The Monday after my layoff, I started writing this blog. It turns out you can do a lot of work in the pit. I began clumsily trying to convey what my heart had been dying to say. See, over the previous 12 years, every article I wrote about leg training, strength or endurance, I saw as an opportunity for a Biblical lesson. I now had my chance, and I was serious. But the 1,250 devotions since don't prove how serious I took the dream, they merely expose the truth that when God places something on your heart, you fight for it.lookingup

Your boss gives the promotion to the one who sleeps in his cubicle. Keep dreaming. Someone else gets the credit for the work you did on the school group project. Keep dreaming. Or God has placed something on your heart you can no longer ignore. Keep DREAMING. We may not be shipped off to another country, but we sure do know our way around the pits. But a neat thing about young Joseph is that although the breaks got rough, they didn't break him. He knew his dream was divine. So he made good. Learned the language, made friends, stayed focused. It wasn't long until the king alone out-ranked him.

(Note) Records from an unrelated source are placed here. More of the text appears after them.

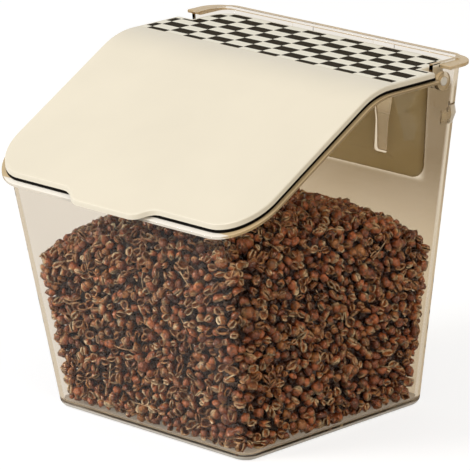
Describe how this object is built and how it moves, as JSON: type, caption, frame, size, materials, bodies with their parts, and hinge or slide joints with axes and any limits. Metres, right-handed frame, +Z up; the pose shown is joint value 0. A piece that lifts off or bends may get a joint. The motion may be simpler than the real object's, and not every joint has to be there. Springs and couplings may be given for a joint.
{
  "type": "wall spice box",
  "caption": "Clear drafted tub that hangs on a wall, with a sealed bent lid hinged on two pins near its back, filled with dry husks.",
  "frame": {"origin": "middle of the box's bounding box, on the plane that its foot ring stands on", "axes": "+X to the box's right as seen from the front, +Y into the wall behind it, +Z up"},
  "size_m": [0.1224, 0.1156, 0.1216],
  "materials": {
    "clear_plastic": "clear, warm tint, polished mould",
    "lid_plastic": "opaque cream, satin gloss",
    "printed_film": "printed checkerboard, satin",
    "seal_rubber": "matt black",
    "pin_plastic": "translucent, polished",
    "pad_foam": "matt brown foam sheet",
    "husks": "dry red-brown husks with tan rims"
  },
  "bodies": {
    "tub": {"tub": "clear_plastic", "back_pad": "pad_foam", "pepper_fill": "husks"},
    "lid": {"lid": "lid_plastic", "checker_film": "printed_film", "lid_seal": "seal_rubber", "hinge_pin_left": "pin_plastic", "hinge_pin_right": "pin_plastic"}
  },
  "joints": [
    {"name": "lid_hinge", "type": "hinge", "parent": "tub", "child": "lid", "pos_m": [0, 0.04455, 0.11535], "axis": [-1, 0, 0], "range_deg": [0, 95]}
  ]
}
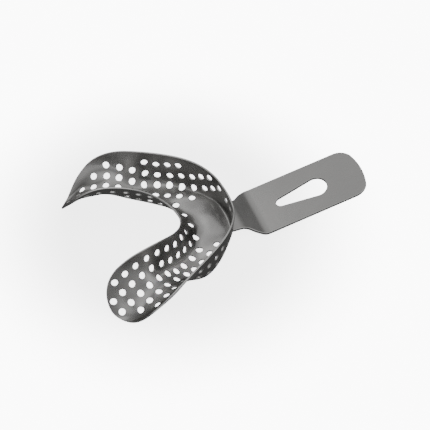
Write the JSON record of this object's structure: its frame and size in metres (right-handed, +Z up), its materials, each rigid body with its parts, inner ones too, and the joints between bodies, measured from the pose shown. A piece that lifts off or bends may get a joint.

Joseph's story is unavoidable and one I thought was perfect again for "Dream Week." Because of a dream, Joseph went from pit to prime minister. Despite his circumstances, Joseph honed his unique, God-given gift. Everything around him might have been foreign, but the same God he knew at home was the same God in the pit and the same God in Egypt. So he resolved to cling to his dreams, literally, because what some people mean for bad, God can make great. Written off in chapter one, his rough start made for one great conclusion.

--Jimmy Peña

For Discussion: What do you love about the story of Joseph? The fact he stayed his course before and during his time in the pit? Or for what he did when he got to Egypt? What can his faithfulness and forgiveness teach us about our lives, our health, our perspective? Do you feel like you need a tighter grip on your dreams? Is something inspiring cranking away inside your chest? Like Joseph, will you share it and leave the consequences to God? Anything we can all pray about together?